# $$$-Tortoise -$$$



## tortoise Inc (Apr 28, 2014)

Hello Everyone
What are tortoise worth where you live.... ?

Here in New Zealand you can only by torty direct from the breeder at one year old.
Hermann's cost $900 - $1000 NZD ($750 - $850 US) for a one year old.
Older Hermann's 3 to 4 years are very rear to find and cost $3,5oo + ($3,00 US)
Greek Spur's are about $100 NZD cheaper if you can find them.

Prices are for one torty
Two or three years before the recession hit they were worth twice those amounts in NZ.

I'm interested to know what the different breeds are worth where you live.
Please share if you are happy to disclose.


----------



## Maggie Cummings (Apr 28, 2014)

FYI...dogs come in breeds, tortoises come in species...Sulcata here are a dime a dozen, like feral cats. I paid $60 for an adult Hermanni. Most of mine I got for free...it's easy to 'rescue' here. Most pet stores here have tortoises. They are easy to find. I love turtles and tortoises, but I sure wouldn't pay NZ prices for one...
I guess Aldrabran tortoises are costly. I saw $5000 for an adult female. I'd rather spend that money to get my car painted...


----------



## bouaboua (Apr 28, 2014)

Get your car painted like a Aldabra??

Russian tortoise in the pet store are about $129~149. (4 inches at least)
Hermanns Hatchling on the internet are about $65~100 each.
Sulcata are between $65~95 each. (A dime a dozen only for Maggie).
Leopard babies are from $125~150 (GPB), $300~350 for (GPP).
Radiated Tortoise are from $900~what ever people will pay...
And other member may have more information.


----------



## taza (Apr 28, 2014)

In Canada
Hermanns are $350 to 400.00
Sulcata are $250.00 to 300.00
Leopards are 350.00
These prices are from breeders. Its *double* that in pet stores.


----------



## Elohi (Apr 28, 2014)

I may never own a radiated until my kids are grown due to their prices. 
Or unless I go back to work LOL.


----------



## bouaboua (Apr 28, 2014)

Elohi said:


> I may never own a radiated until my kids are grown due to their prices.
> Or unless I go back to work LOL.



That is why I will not or cannot retire till age of 75 or +. 

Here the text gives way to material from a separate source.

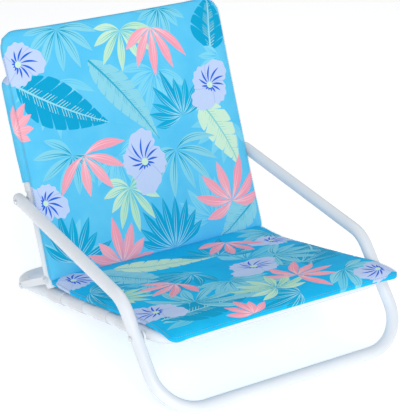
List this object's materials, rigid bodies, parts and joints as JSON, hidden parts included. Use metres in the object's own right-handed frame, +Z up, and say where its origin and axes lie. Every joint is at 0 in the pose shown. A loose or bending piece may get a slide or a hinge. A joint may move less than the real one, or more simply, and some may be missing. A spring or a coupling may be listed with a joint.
{
  "type": "folding low beach chair",
  "caption": "Low folding beach chair with a painted tube frame, one-piece arms and front legs, swinging rear links and padded printed fabric seat and backrest.",
  "frame": {"origin": "on the ground, under the middle of the chair's overall box with the chair open", "axes": "+Z up, the sitter faces -Y, +X is on the right of someone looking at the chair from the front"},
  "size_m": [0.5142, 0.6128, 0.5035],
  "materials": {
    "painted_tube": "white powder coat, satin",
    "painted_link": "white powder coat, satin",
    "rivet_steel": "zinc-plated, slightly dull",
    "nylon": "moulded, matt",
    "webbing": "woven polyester webbing, white",
    "printed_canvas": "printed polyester canvas, tropical leaf and flower pattern on sky blue",
    "foam": "soft foam sheet inside the covers"
  },
  "bodies": {
    "seat": {"seat_front_bow": "painted_tube", "seat_rear_bow": "painted_tube", "leg_pivot_rivets": "rivet_steel", "leg_pivot_washers": "nylon", "link_pivot_rivets": "rivet_steel", "link_pivot_washers": "nylon", "seat_strap_1": "webbing", "seat_strap_2": "webbing", "seat_strap_3": "webbing", "seat_strap_4": "webbing", "seat_foam": "foam", "seat_cover_top": "printed_canvas", "seat_cover_base": "printed_canvas"},
    "leg_arm": {"leg_arm_frame": "painted_tube", "arm_end_caps": "painted_tube", "arm_pivot_rivets": "rivet_steel"},
    "links": {"link_left": "painted_link", "link_right": "painted_link"},
    "backrest": {"back_frame": "painted_tube", "back_frame_plugs": "nylon", "back_pivot_rivets": "rivet_steel", "back_pivot_washers": "nylon", "arm_pivot_rivet_tails": "rivet_steel", "arm_pivot_washers": "nylon", "back_strap_1": "webbing", "back_strap_2": "webbing", "back_strap_3": "webbing", "back_foam": "foam", "back_cover_front": "printed_canvas", "back_cover_rear": "printed_canvas", "hood_rear_panel": "printed_canvas", "hood_boxing": "printed_canvas"}
  },
  "joints": [
    {"name": "link_swing", "type": "hinge", "parent": "seat", "child": "links", "pos_m": [0, 0.246, 0.02145], "axis": [1, 0, 0], "range_deg": [-139, 0]},
    {"name": "backrest_fold", "type": "hinge", "parent": "links", "child": "backrest", "pos_m": [0, 0.14575, 0.0724], "axis": [1, 0, 0], "range_deg": [0, 235.53]},
    {"name": "leg_arm_fold", "type": "hinge", "parent": "seat", "child": "leg_arm", "pos_m": [0, -0.20476, 0.11674], "axis": [1, 0, 0], "range_deg": [-16.71, 0]}
  ],
  "couplings": [
    {"joint": "backrest_fold", "follows": "link_swing", "ratio": -1.6944},
    {"joint": "leg_arm_fold", "follows": "link_swing", "ratio": 0.12014}
  ]
}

All the 401K are been cashed out to buy Radiated Tortoise....LOL.


----------



## Elohi (Apr 28, 2014)

bouaboua said:


> That is why I will not or cannot retire till age of 75 or +.
> 
> All the 401K are been cashed out to buy Radiated Tortoise....LOL.



Hahahahahaha!!


----------



## shanu303 (Apr 28, 2014)

In India only Indian Star Tortoises (Geochelone elegans) are available 
and one can get a hatchling-yearling for as low as $33 (USD)


----------



## bouaboua (Apr 28, 2014)

shanu303 said:


> In India only Indian Star Tortoises (Geochelone elegans) are available
> and one can get a hatchling-yearling for as low as $33 (USD)



Send couple dozen to me PLEASE...........$33 only!!


----------



## shanu303 (Apr 28, 2014)

bouaboua said:


> Send couple dozen to me PLEASE...........$33 only!!


the villagers living near or in the habitat of the star tortoises are so desperate for money that they simply catch these creatures and sell them even for that money.... unfortunately the low price leads the star tortoises to homes where people only keep them because tortoises are lucky and they only feed cucumber and tomato as these are cheaply available... and those people acquiring the stars don't even have the resources for researching on the internet and some of those who have are simply ignorant and lazy....


----------



## bouaboua (Apr 28, 2014)

shanu303 said:


> the villagers living near or in the habitat of the star tortoises are so desperate for money that they simply catch these creatures and sell them even for that money.... unfortunately the low price leads the star tortoises to homes where people only keep them because tortoises are lucky and they only feed cucumber and tomato as these are cheaply available... and those people acquiring the stars don't even have the resources for researching on the internet and some of those who have are simply ignorant and lazy....



Likewise in China. People living in the countryside always looking for wild animal to catch and sale to substitute some income. The pollution also totally destroy the habitats in China. The Chinese GOV are not helping also, It seems like China also a member of the En-dangerous species protection something but the wildlife animal law are just a joke and how they enforced even a bigger joke. 

I'm with you man, I'm glad US somewhat have some laws that do make sense but also have lots law are not. The greed of the human cause this world to improve but also destroy our mother-earth to a point of no return. 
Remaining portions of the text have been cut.